#### GIVEN MATERIAL

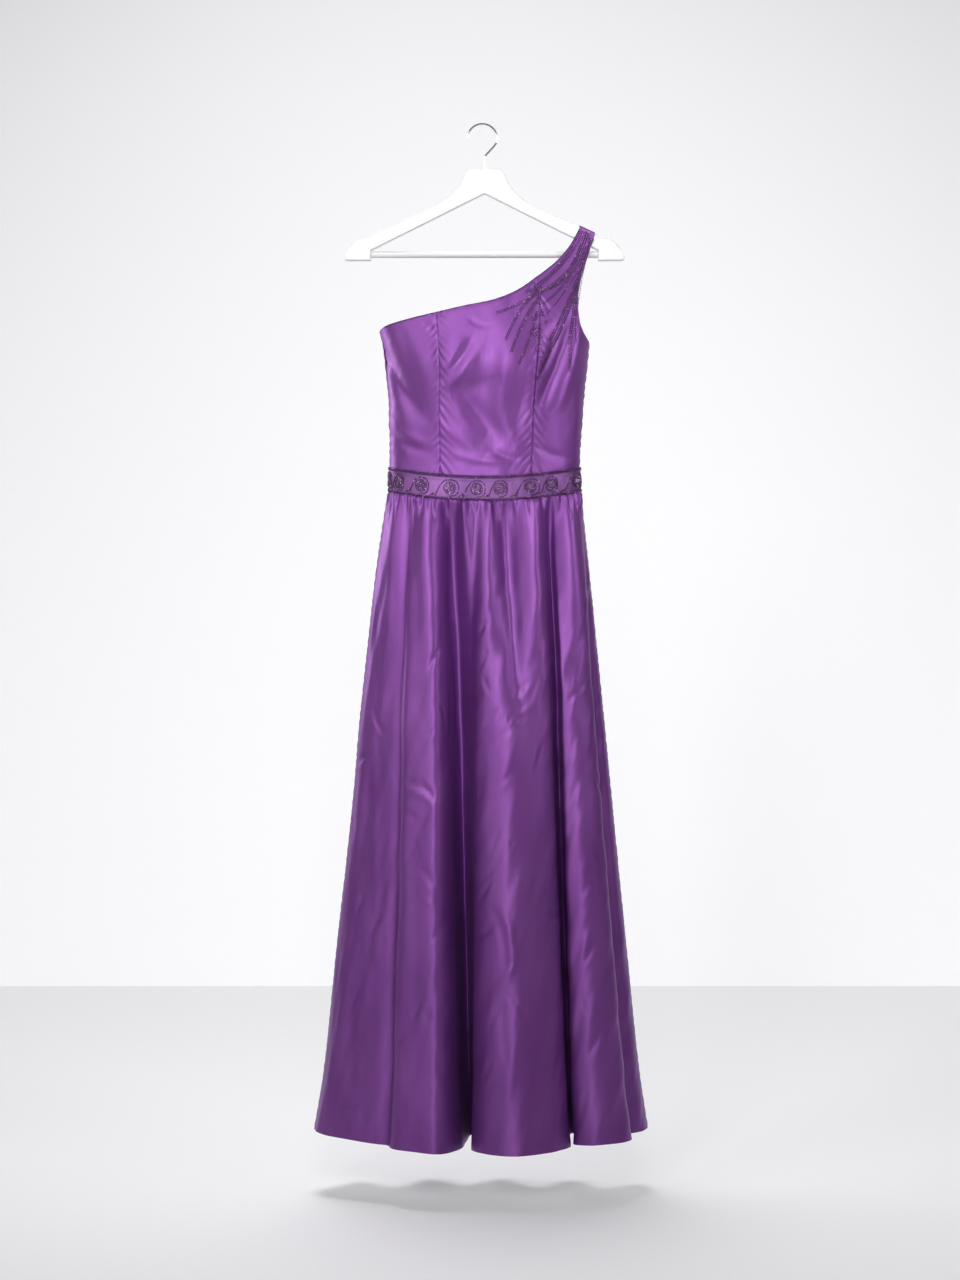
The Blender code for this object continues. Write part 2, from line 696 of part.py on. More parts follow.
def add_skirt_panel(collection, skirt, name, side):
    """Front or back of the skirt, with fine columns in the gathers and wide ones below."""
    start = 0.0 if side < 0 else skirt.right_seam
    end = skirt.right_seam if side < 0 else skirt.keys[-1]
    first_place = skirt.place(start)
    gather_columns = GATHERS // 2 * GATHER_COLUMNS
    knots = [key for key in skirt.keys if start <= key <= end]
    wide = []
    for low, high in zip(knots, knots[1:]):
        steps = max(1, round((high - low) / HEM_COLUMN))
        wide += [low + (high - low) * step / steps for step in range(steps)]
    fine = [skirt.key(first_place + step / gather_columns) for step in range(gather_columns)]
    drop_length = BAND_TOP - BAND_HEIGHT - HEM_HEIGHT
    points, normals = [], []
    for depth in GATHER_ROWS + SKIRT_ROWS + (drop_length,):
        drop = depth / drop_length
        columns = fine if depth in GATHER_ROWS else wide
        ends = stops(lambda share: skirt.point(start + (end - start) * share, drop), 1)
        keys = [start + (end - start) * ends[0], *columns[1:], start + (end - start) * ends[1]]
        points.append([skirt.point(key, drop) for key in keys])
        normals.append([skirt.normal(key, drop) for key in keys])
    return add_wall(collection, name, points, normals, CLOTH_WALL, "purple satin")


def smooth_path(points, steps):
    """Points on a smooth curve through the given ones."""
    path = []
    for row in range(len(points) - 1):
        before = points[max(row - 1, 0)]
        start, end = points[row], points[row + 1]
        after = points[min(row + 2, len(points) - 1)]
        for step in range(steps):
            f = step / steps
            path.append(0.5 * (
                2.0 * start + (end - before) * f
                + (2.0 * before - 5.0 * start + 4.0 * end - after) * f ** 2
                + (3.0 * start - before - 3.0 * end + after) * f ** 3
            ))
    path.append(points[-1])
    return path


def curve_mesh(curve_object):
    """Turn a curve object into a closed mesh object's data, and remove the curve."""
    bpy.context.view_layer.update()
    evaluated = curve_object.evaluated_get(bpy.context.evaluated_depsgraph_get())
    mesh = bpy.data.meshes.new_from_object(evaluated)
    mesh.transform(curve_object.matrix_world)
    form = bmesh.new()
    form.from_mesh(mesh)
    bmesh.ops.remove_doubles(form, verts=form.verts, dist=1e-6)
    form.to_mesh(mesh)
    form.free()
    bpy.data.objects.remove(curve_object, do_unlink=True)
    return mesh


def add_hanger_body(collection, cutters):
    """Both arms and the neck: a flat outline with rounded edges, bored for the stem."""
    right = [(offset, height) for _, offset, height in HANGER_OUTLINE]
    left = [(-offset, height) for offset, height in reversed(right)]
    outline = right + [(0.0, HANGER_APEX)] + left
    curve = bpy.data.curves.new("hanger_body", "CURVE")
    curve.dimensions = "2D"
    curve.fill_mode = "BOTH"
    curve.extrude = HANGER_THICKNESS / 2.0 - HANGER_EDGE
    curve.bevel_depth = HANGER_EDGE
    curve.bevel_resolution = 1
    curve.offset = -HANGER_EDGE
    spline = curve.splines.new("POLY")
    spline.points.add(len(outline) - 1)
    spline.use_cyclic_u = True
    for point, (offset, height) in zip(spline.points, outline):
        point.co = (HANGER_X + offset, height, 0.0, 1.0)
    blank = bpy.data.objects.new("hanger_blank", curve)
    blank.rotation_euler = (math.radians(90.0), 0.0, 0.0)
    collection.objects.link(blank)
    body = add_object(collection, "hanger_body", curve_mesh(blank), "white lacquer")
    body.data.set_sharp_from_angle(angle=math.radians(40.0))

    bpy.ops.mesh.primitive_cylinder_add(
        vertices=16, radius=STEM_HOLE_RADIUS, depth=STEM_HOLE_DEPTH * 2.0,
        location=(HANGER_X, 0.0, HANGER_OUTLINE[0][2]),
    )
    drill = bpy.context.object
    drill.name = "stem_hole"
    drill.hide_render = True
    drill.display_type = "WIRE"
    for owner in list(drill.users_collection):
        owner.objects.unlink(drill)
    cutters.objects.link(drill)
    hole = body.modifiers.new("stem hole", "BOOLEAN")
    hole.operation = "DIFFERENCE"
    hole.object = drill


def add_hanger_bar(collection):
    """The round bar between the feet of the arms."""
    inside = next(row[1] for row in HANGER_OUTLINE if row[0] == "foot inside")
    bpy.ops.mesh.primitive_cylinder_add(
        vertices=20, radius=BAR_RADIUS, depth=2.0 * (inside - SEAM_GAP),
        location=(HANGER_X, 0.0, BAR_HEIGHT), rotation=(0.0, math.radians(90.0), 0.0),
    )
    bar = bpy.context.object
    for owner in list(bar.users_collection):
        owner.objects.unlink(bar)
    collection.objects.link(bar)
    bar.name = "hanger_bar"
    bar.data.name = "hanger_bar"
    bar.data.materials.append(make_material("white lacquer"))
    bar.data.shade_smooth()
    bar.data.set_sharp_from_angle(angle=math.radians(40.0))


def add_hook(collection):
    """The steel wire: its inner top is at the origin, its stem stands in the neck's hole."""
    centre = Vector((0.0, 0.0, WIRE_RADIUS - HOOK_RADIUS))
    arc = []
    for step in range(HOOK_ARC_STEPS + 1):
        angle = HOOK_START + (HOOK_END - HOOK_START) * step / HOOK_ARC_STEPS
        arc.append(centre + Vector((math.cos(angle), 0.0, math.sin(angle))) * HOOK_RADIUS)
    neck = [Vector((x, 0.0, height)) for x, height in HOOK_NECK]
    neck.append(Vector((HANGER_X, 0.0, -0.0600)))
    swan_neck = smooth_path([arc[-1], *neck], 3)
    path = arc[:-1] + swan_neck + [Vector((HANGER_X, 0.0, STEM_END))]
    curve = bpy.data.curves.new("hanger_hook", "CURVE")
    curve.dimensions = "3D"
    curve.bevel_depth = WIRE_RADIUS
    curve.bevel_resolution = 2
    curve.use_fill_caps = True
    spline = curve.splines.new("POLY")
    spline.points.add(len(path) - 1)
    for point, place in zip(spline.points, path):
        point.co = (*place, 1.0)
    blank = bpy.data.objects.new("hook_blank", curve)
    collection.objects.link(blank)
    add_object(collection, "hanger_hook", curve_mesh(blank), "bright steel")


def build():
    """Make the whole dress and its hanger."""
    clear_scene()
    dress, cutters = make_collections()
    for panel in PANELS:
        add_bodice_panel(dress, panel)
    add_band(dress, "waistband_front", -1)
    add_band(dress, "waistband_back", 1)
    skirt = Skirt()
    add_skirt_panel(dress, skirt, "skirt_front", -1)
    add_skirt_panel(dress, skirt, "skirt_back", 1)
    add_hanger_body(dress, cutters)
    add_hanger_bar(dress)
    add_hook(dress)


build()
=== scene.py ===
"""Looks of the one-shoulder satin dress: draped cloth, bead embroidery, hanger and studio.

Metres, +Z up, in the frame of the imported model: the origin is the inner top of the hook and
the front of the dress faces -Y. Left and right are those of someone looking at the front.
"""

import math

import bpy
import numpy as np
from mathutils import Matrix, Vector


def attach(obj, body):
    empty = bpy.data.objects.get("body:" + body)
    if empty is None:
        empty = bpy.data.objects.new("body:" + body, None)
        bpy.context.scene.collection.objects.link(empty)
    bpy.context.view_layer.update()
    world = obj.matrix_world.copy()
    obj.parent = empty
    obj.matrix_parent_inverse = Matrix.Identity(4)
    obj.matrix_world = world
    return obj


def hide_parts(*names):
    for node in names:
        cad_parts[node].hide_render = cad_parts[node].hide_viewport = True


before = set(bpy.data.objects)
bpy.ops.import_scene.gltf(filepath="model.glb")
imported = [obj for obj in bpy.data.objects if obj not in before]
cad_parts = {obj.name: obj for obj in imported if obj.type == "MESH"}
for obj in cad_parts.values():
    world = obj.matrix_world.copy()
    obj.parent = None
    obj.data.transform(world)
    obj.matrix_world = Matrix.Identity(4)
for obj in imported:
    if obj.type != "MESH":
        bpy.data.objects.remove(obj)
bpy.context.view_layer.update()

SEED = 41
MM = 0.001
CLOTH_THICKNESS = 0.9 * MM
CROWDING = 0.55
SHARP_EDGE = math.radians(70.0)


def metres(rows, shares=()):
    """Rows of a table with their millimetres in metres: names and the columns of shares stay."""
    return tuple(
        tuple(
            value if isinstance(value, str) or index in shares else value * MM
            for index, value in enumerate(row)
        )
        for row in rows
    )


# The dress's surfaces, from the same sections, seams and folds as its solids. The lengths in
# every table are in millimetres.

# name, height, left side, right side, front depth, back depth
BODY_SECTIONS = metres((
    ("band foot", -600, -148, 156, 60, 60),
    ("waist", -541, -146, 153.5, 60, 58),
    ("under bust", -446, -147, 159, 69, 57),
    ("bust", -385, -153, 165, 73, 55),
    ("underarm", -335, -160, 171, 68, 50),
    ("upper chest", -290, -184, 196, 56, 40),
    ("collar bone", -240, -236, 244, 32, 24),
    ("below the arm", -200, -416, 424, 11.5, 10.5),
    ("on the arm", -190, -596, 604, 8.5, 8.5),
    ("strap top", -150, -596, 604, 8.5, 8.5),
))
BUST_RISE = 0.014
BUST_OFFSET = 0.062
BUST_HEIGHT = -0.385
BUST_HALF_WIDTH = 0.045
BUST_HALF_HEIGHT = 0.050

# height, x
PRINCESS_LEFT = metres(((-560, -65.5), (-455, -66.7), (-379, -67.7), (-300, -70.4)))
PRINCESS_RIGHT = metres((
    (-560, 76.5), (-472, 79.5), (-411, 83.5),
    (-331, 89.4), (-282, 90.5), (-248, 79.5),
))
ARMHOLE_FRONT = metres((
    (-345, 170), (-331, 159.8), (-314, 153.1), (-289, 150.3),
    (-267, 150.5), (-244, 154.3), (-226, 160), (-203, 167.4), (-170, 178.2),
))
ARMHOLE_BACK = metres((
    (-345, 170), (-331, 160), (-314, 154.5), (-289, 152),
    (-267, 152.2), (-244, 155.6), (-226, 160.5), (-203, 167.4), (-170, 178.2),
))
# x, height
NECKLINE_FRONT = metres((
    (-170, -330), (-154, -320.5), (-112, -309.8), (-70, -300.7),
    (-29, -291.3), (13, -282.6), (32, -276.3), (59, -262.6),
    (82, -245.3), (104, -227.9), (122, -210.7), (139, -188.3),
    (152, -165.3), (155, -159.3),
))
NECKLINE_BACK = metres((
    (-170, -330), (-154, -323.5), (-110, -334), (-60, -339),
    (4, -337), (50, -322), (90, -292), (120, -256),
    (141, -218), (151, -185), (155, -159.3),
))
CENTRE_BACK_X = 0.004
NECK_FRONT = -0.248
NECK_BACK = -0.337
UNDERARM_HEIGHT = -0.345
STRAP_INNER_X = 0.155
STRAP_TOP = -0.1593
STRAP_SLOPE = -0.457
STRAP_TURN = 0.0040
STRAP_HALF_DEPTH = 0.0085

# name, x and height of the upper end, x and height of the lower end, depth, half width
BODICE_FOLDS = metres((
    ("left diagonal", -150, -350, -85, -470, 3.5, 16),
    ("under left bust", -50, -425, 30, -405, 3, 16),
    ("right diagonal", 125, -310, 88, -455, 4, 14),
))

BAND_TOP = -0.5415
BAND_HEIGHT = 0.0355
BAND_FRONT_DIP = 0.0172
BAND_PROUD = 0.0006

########

**PROBLEM**: Print exactly the lines from the one containing "dress, cutters = make_collections()" to the one containing "from mathutils import Matrix, Vector", both included, and nothing else.

**CORRECT OUTPUT**:
    dress, cutters = make_collections()
    for panel in PANELS:
        add_bodice_panel(dress, panel)
    add_band(dress, "waistband_front", -1)
    add_band(dress, "waistband_back", 1)
    skirt = Skirt()
    add_skirt_panel(dress, skirt, "skirt_front", -1)
    add_skirt_panel(dress, skirt, "skirt_back", 1)
    add_hanger_body(dress, cutters)
    add_hanger_bar(dress)
    add_hook(dress)


build()
=== scene.py ===
"""Looks of the one-shoulder satin dress: draped cloth, bead embroidery, hanger and studio.

Metres, +Z up, in the frame of the imported model: the origin is the inner top of the hook and
the front of the dress faces -Y. Left and right are those of someone looking at the front.
"""

import math

import bpy
import numpy as np
from mathutils import Matrix, Vector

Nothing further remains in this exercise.